Los pobres lugareños, sin piso de estudiantes, estábamos ansiosos de aventuras que escuchar. Los que estudiaban en Bilbao, Vitoria o Pamplona, las traían cada viernes. Plagadas de plazas en las que hacer botellón, “vecinos molones”,  y nuevos novios con acento de Dakota del Norte, y rubios, rubísimos. Las mejores historias hasta el último año de carrera y los “Erasmus”, venían siempre de Madrid y Barcelona, ¡eran brutales! Los de aquí, ver, oír, y callar. Siempre pensaba que exageraban.

Llegó el primer trabajo y otros cogimos el relevo.

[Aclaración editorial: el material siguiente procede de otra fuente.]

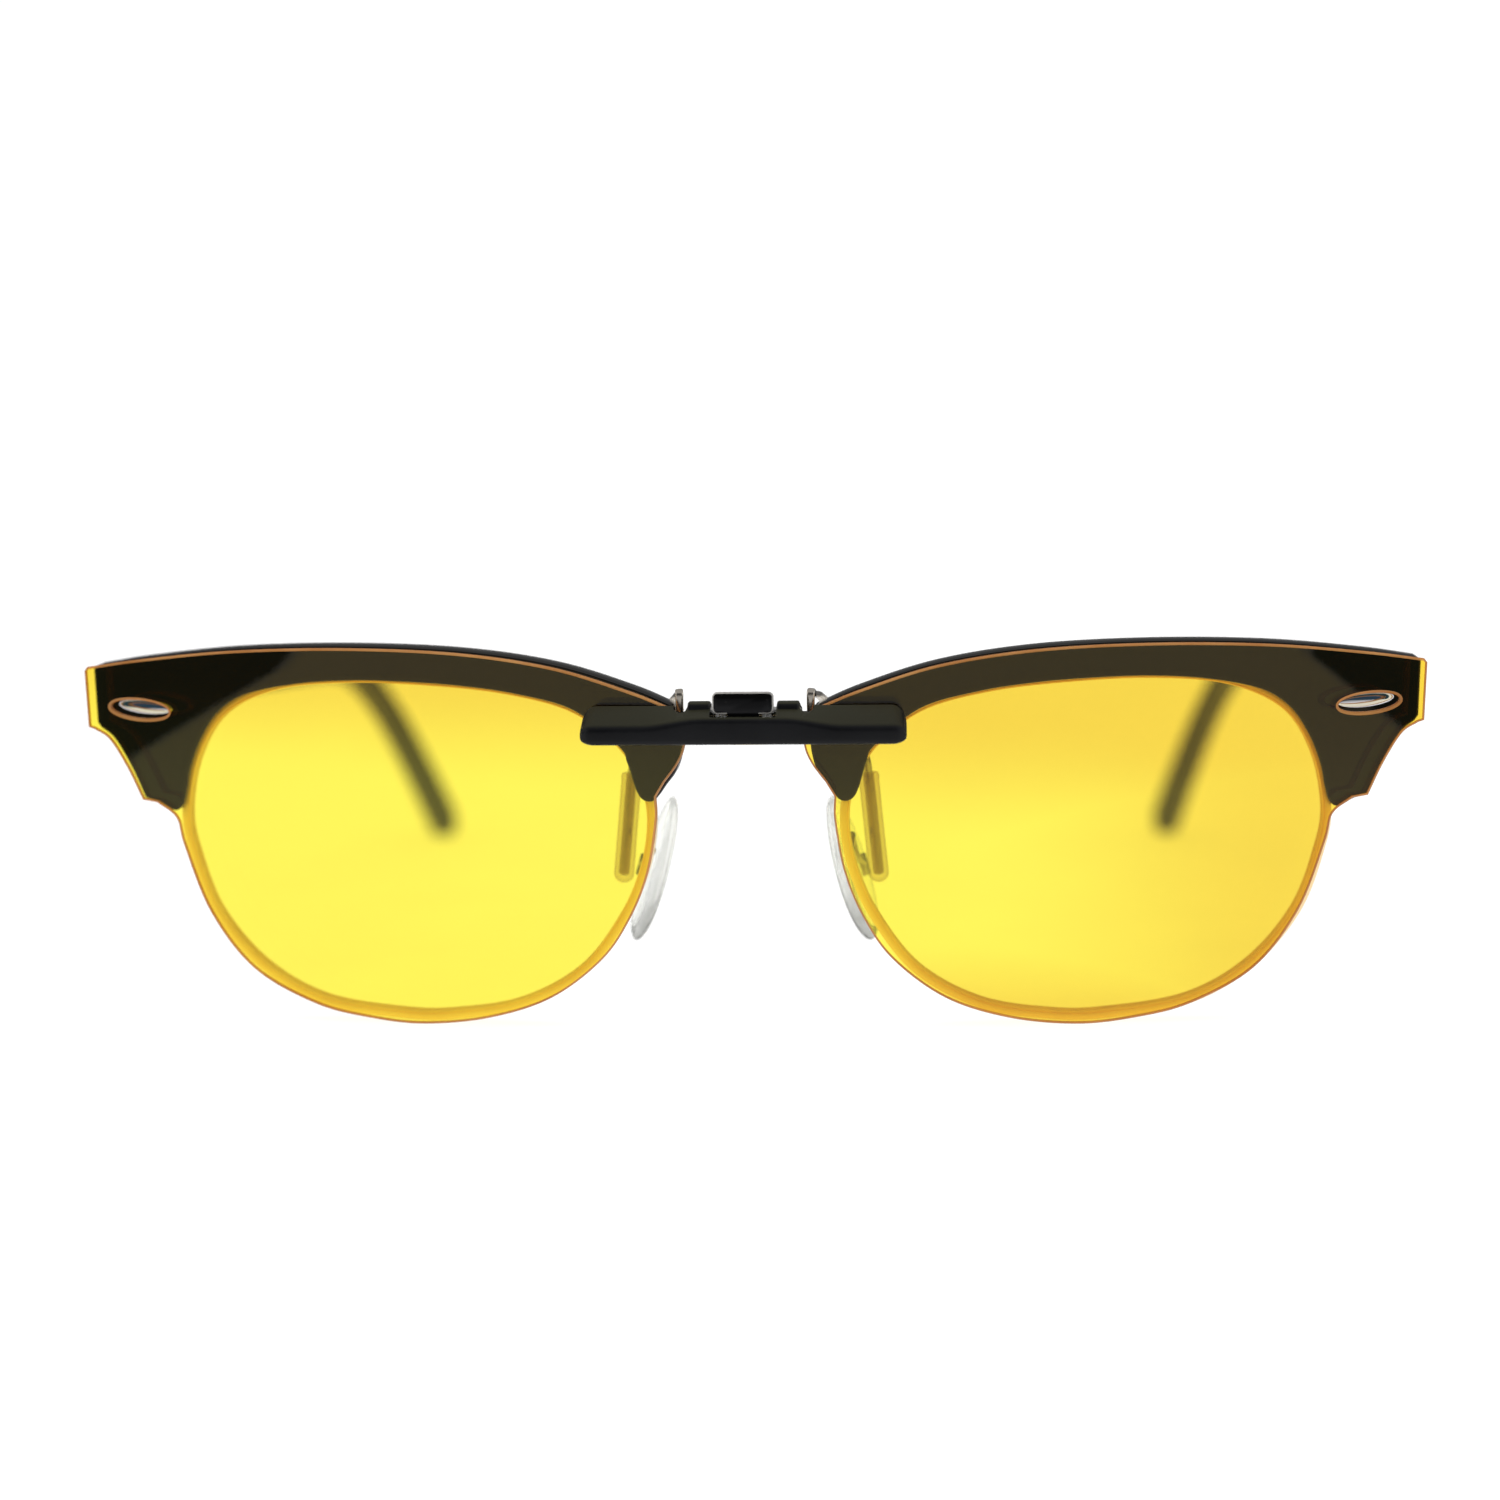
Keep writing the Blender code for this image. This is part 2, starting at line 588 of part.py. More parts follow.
def make_brow_screws(side_name, side, body):
    for number, (x, z) in enumerate(BROW_SCREWS, 1):
        bm = bmesh.new()
        back = BROW_BACK + sag(x)
        add_turned(
            bm,
            ((0, back + 0.1), (BROW_SCREW_RADIUS - 0.2, back + 0.1), (BROW_SCREW_RADIUS, back - 0.1),
             (BROW_SCREW_RADIUS, back - 0.9), (0, back - 0.9)),
            Matrix.Translation((side * x, 0, z)), 14,
        )
        finish(f"brow_screw_{side_name}_{number}", bm, "steel", body)


def make_plaque(side_name, side, body):
    """The domed metal plaque on a brow's end."""
    bm = bmesh.new()
    levels = ((1.0, 0.0), (1.0, 0.25), (0.86, 0.45), (0.55, 0.6))
    rings = []
    back = BROW_FRONT - GAP
    for share, lift in levels:
        loop = ellipse(PLAQUE_X, PLAQUE_Z, PLAQUE_HALF[0] * share, PLAQUE_HALF[1] * share, PLAQUE_TILT)
        rings.append([bm.verts.new((side * p.x, back - lift + sag(p.x), p.y)) for p in loop])
    for a, b in zip(rings, rings[1:]):
        for k in range(len(a)):
            bm.faces.new((a[k - 1], a[k], b[k], b[k - 1]))
    bm.faces.new(rings[0])
    bm.faces.new(rings[-1])
    finish(f"brow_plaque_{side_name}", bm, "steel", body)


def make_rim(side_name, side, body):
    inner = spline(RIM_INNER, closed=True, steps=3)
    bm = bmesh.new()
    add_prism(bm, grown(inner, RIM_WIDTH), RIM_FRONT, RIM_BACK, side, [inner])
    bend(bm, 10.0)
    finish(f"rim_{side_name}", bm, "gold_rim", body)


def make_host_lens(side_name, side, body):
    bm = bmesh.new()
    edge = grown(spline(RIM_INNER, closed=True, steps=3), -GAP)
    add_prism(bm, edge, LENS_FRONT, LENS_BACK, side)
    bend(bm)
    finish(f"spectacle_lens_{side_name}", bm, "clear_lens", body)


def make_bridge(body):
    """The metal bridge between the rims, arched a little and bowed forwards."""
    bm = bmesh.new()
    upper = [(x, BRIDGE_TOP - 1.1 * (x / BRIDGE_HALF) ** 2) for x in range(-9, 10, 2)]
    lower = [(x, BRIDGE_BOTTOM + 0.9 * (x / BRIDGE_HALF) ** 2) for x in range(9, -10, -2)]
    add_prism(bm, upper + lower, BRIDGE_FRONT, BRIDGE_BACK)
    bridge = finish("bridge", bm, "gold_rim", body)
    bevel(bridge, 0.4)


# ---- hinges and temples ---------------------------------------------------------------


def make_hinge_front(side_name, side, body):
    """The leaf on the brow's back, with the upper and lower knuckles."""
    back = BROW_BACK + sag(LEAF_OUTER) + GAP
    bm = bmesh.new()
    add_box(bm, (61.6, back, 10.4), (LEAF_OUTER, back + 0.6, 16.8), side)
    leaf = finish(f"hinge_leaf_front_{side_name}", bm, "steel", body)
    for label, middle in (("low", HINGE_Z - 1.9), ("high", HINGE_Z + 1.9)):
        knuckle = bmesh.new()
        add_cylinder(knuckle, (side * HINGE_X, HINGE_Y, middle), BARREL_RADIUS, 1.6, "z")
        boolean(leaf, cutter(f"front_knuckle_{label}_{side_name}", knuckle, body), "UNION")
        neck = bmesh.new()
        add_box(neck, (HINGE_X - 1.1, back + 0.2, middle - 0.7), (HINGE_X + 1.1, HINGE_Y, middle + 0.7), side)
        boolean(leaf, cutter(f"front_neck_{label}_{side_name}", neck, body), "UNION")
    bore = bmesh.new()
    add_cylinder(bore, (side * HINGE_X, HINGE_Y, HINGE_Z), BARREL_BORE, 12, "z")
    boolean(leaf, cutter(f"front_bore_{side_name}", bore, body))


def make_hinge_temple(side_name, side, body):
    """The leaf on the temple, with the middle knuckle."""
    bm = bmesh.new()
    add_box(bm, (HINGE_X + 0.85, HINGE_Y + 1.95, 11.9), (HINGE_X + 1.5, HINGE_Y + 9, 15.3), side)
    leaf = finish(f"hinge_leaf_temple_{side_name}", bm, "steel", body)
    knuckle = bmesh.new()
    add_cylinder(knuckle, (side * HINGE_X, HINGE_Y, HINGE_Z), BARREL_RADIUS, 1.6, "z")
    boolean(leaf, cutter(f"temple_knuckle_{side_name}", knuckle, body), "UNION")
    neck = bmesh.new()
    add_box(neck, (HINGE_X + 0.2, HINGE_Y, HINGE_Z - 0.7), (HINGE_X + 1.4, HINGE_Y + 3, HINGE_Z + 0.7), side)
    boolean(leaf, cutter(f"temple_neck_{side_name}", neck, body), "UNION")
    bore = bmesh.new()
    add_cylinder(bore, (side * HINGE_X, HINGE_Y, HINGE_Z), BARREL_BORE, 12, "z")
    boolean(leaf, cutter(f"temple_bore_{side_name}", bore, body))


def make_hinge_screw(side_name, side, body):
    bm = bmesh.new()
    turn = Matrix.Translation((side * HINGE_X, HINGE_Y, HINGE_Z)) @ Matrix.Rotation(math.radians(90), 4, "X")
    top = 3.0
    add_turned(
        bm,
        ((0, -top), (HINGE_SCREW_RADIUS, -top), (HINGE_SCREW_RADIUS, top), (1.15, top),
         (1.15, top + 0.35), (0.85, top + 0.6), (0, top + 0.6)),
        turn, 16,
    )
    finish(f"hinge_screw_{side_name}", bm, "steel", body)


def make_temple(side_name, side, body):
    """One temple: straight, slightly closing in, then bent down behind the ear to its tip."""
    line = (
        (67.5, TEMPLE_START, 13.6), (67.2, 22, 13.0), (65.2, 50, 11.3), (62.6, 75, 9.7),
        (60.5, 95, 7.9), (59.0, 104, 5.0), (56.9, 114, -1.6), (54.4, 124, -11.2), (52.2, 133.1, -20.6),
    )
    path = [Vector((side * x, y, z)) for x, y, z in spline(line, steps=2)]
    path = path[:-1] + [path[-1].lerp(path[-2], share) for share in (0.6, 0.3, 0.12, 0.0)]

    def size_at(share):
        height = 3.3 - 1.25 * min(share / 0.55, 1) + 0.55 * max((share - 0.75) / 0.25, 0)
        return 1.55 - 0.25 * min(share / 0.5, 1) + 0.4 * max((share - 0.6) / 0.4, 0), height

    lengths = [0.0]
    for a, b in zip(path, path[1:]):
        lengths.append(lengths[-1] + (b - a).length)
    sizes = []
    tip = 3.4
    for at in lengths:
        left = lengths[-1] - at
        share = 1.0 if left >= tip else math.sqrt(max(1 - (1 - left / tip) ** 2, 0.08))
        width, height = size_at(at / lengths[-1])
        sizes.append((width * share**0.5, height * share))
    bm = bmesh.new()
    add_sweep(bm, path, sizes, segments=14, power=2.8)
    geometry = bm.verts[:] + bm.edges[:] + bm.faces[:]
    cut = bmesh.ops.bisect_plane(
        bm, geom=geometry, dist=0.001, plane_co=(0, 0, TABLE), plane_no=(0, 0, -1), clear_outer=True
    )
    rim = [item for item in cut["geom_cut"] if isinstance(item, bmesh.types.BMEdge)]
    if rim:
        bmesh.ops.contextual_create(bm, geom=rim)
    finish(f"temple_{side_name}", bm, "black_acetate", body)


# ---- nose pads ------------------------------------------------------------------------


def pad_matrix(side):
    """The pad's own frame: x across its width, y towards the nose, z up its length."""
    across = Vector((side * math.cos(PAD_YAW), math.sin(PAD_YAW), 0))
    along = Vector((-side * math.sin(PAD_SPLAY), 0, math.cos(PAD_SPLAY)))
    along = (along - across * along.dot(across)).normalized()
    facing = along.cross(across) * side
    centre = Vector((side * PAD_CENTRE.x, PAD_CENTRE.y, PAD_CENTRE.z))
    return Matrix.Translation(centre) @ Matrix((across, facing, along)).transposed().to_4x4()


def make_pad(side_name, side, body):
    """A drop-shaped soft pad, wider at its foot, with the metal core's seat left clear."""
    bm = bmesh.new()
    bmesh.ops.create_uvsphere(bm, u_segments=16, v_segments=8, radius=1)
    place = pad_matrix(side)
    for vertex in bm.verts:
        x, y, z = vertex.co
        width = PAD_HALF[0] * (1 - 0.12 * z)
        y = math.copysign(abs(y) ** 0.8, y)
        vertex.co = place @ Vector((x * width, y * PAD_HALF[2], z * PAD_HALF[1]))
    finish(f"nose_pad_{side_name}", bm, "silicone", body)


def pad_arm_path(side):
    seat = pad_matrix(side) @ Vector((0, -PAD_HALF[2] - GAP - 0.4, 0))
    points = (
        (side * 10.5, 1.75, -2.4), (side * 10.7, 3.6, -1.2), (side * 10.8, 5.0, -2.2),
        (side * 11.3, 5.9, -4.0), (seat.x, seat.y, seat.z),
    )
    return [Vector(p) for p in spline(points, steps=3)]


def make_pad_arm(side_name, side, body):
    """The bent wire from the rim to the pad, ending in the seat that the pad rocks on."""
    path = pad_arm_path(side)
    bm = bmesh.new()
    add_sweep(bm, path, [(0.38, 0.38)] * len(path), segments=8)
    arm = finish(f"pad_arm_{side_name}", bm, "steel", body)
    seat = bmesh.new()
    centre = pad_matrix(side) @ Vector((0, -PAD_HALF[2] - GAP - 0.35, 0))
    bmesh.ops.create_cube(seat, size=1)
    place = Matrix.Translation(centre) @ pad_matrix(side).to_3x3().to_4x4()
    bmesh.ops.transform(seat, matrix=place @ Matrix.Diagonal((1.5, 0.5, 2.4, 1)), verts=seat.verts)
    boolean(arm, cutter(f"pad_seat_{side_name}", seat, body), "UNION")


# ---- assembly -------------------------------------------------------------------------


def build():
    clear_scene()
    make_materials()
    middle = (BAR_FRONT + TEMPLE_BACK) / 2
    root = make_empty("spectacle_front", (0, middle, TABLE))
    root.location = (0, 0, 0)
    clip = make_empty("clip_on", (0, PIN_Y, BAR_BOTTOM), root)
    jaw = make_empty("clip_jaw_axis", (0, PIN_Y, PIN_Z), clip)

    make_bar(clip)
    make_pin(clip)
    make_lever(jaw)
    make_bridge(root)
    for side_name, side in SIDES.items():
        make_plate(side_name, side, clip)
        make_rivets(side_name, side, clip)
        make_spring(side_name, side, clip)
        make_arm(side_name, side, jaw)
        make_sleeve(side_name, side, jaw)

        make_brow(side_name, side, root)
        make_brow_screws(side_name, side, root)
        make_plaque(side_name, side, root)
        make_rim(side_name, side, root)
        make_host_lens(side_name, side, root)
        make_hinge_front(side_name, side, root)
        make_hinge_screw(side_name, side, root)
        make_pad_arm(side_name, side, root)

        hinge = make_empty(f"temple_axis_{side_name}", (side * HINGE_X, HINGE_Y, HINGE_Z), root)
        make_hinge_temple(side_name, side, hinge)
        make_temple(side_name, side, hinge)
        pad = make_empty(f"pad_axis_{side_name}", (side * PAD_CENTRE.x, PAD_CENTRE.y, PAD_CENTRE.z), root)
        make_pad(side_name, side, pad)


build()
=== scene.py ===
"""The looks of the clip-on sunglasses and of the browline spectacles that they grip.

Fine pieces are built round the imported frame, in millimetres on the frame's own datum: x to the
viewer's right, y to the back, z up, with the datum between the lenses. Each piece stands for
one CAD node and rides on its body.
"""

import math

import bmesh
import bpy
from mathutils import Matrix, Vector


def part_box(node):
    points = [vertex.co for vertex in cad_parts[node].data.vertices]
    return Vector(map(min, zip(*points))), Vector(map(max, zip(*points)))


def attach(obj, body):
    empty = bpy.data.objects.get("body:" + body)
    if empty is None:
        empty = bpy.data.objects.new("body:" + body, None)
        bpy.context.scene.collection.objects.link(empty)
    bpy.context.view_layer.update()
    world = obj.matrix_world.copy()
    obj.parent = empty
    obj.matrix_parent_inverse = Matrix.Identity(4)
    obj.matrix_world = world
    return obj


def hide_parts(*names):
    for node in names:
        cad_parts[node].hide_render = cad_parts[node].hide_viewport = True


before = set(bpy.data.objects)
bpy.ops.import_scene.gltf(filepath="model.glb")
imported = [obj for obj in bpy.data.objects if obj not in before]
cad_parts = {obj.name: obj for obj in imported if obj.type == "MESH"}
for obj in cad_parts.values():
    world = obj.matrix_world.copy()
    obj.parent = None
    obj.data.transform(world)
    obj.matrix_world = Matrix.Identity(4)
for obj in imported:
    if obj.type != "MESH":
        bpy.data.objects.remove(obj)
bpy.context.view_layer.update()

MM = 0.001
SIDES = {"left": -1, "right": 1}
FRONT_RADIUS = 330.0

# The datum in the row frame: the bar's front and underside have known places on it.
BAR_FRONT, BAR_BOTTOM = -8.6, 9.95
bar_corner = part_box("clip_bar")[0]
DATUM = Vector((0.0, bar_corner.y - BAR_FRONT * MM, bar_corner.z - BAR_BOTTOM * MM))

# Layers from front to back at the middle of the front.
PLATE_FRONT, PLATE_BACK = -5.5, -4.5
BROW_FRONT, BROW_BACK, BROW_LIP = -2.2, 2.2, 0.8
RIM_FRONT, RIM_BACK, RIM_WIDTH = -1.1, 1.1, 1.0
LENS_FRONT, LENS_BACK = -0.8, 0.7
BRIDGE_FRONT, BRIDGE_BACK = 0.0, 1.6
ARM_BACK = 3.8

BAR_HALF, BAR_BODY_HALF = 16.7, 5.95
BAR_WING_BACK, BAR_BODY_BACK = -5.8, -3.9
BAR_RIDGE, BAR_WAVE, BAR_CREST = 11.8, 0.85, 13.8
WAVE_START, WAVE_END = 4.0, 10.5
SLOT_FRONT, NOTCH_X, NOTCH_RADIUS = -8.2, 6.5, 0.75
PIN_Y, PIN_Z, PIN_RADIUS = -5.5, 13.1, 0.45
LUG_INNER, LUG_OUTER, LUG_TOP = 3.45, 5.7, 14.1
HUB_HALF, HUB_RADIUS = 1.6, 1.1
TAB_HALF, TAB_BOTTOM, TAB_TOP, TAB_THICK = 3.15, 13.0, 15.25, 0.55
SKIRT_BOTTOM = 12.45
WEB_FRONT, WEB_BACK, WEB_BOTTOM, WEB_TOP = -3.6, -2.8, 12.0, 12.8
ARM_X, ARM_TOP = 6.8, 15.0
SLEEVE_TOP, SLEEVE_BOTTOM, SLEEVE_RADIUS = 5.5, -6.3, 1.08
RIVETS = ((9.6, 11.6), (14.2, 11.8))
RIVET_SHANK, RIVET_HEAD = 0.55, 1.1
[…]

A mi me tocó marcharme, compartir piso, y hablar de todas esas crónicas, que había estado escuchando a lo largo de tres o cuatro años. Pues bien, la historia se repitió, y cuando volvía a casa de visita, contaba a mis amigos las mismas aventuras. Me convertí en una narradora incondicional, como aquellos, que únicamente, me llevaban ventaja. Y lo sigo siendo. Así que hablemos todos, que lo que vale oro, es alegrar al del enfrente con experiencias que poder repetir. ¡Ya habrá tiempo de estar callados!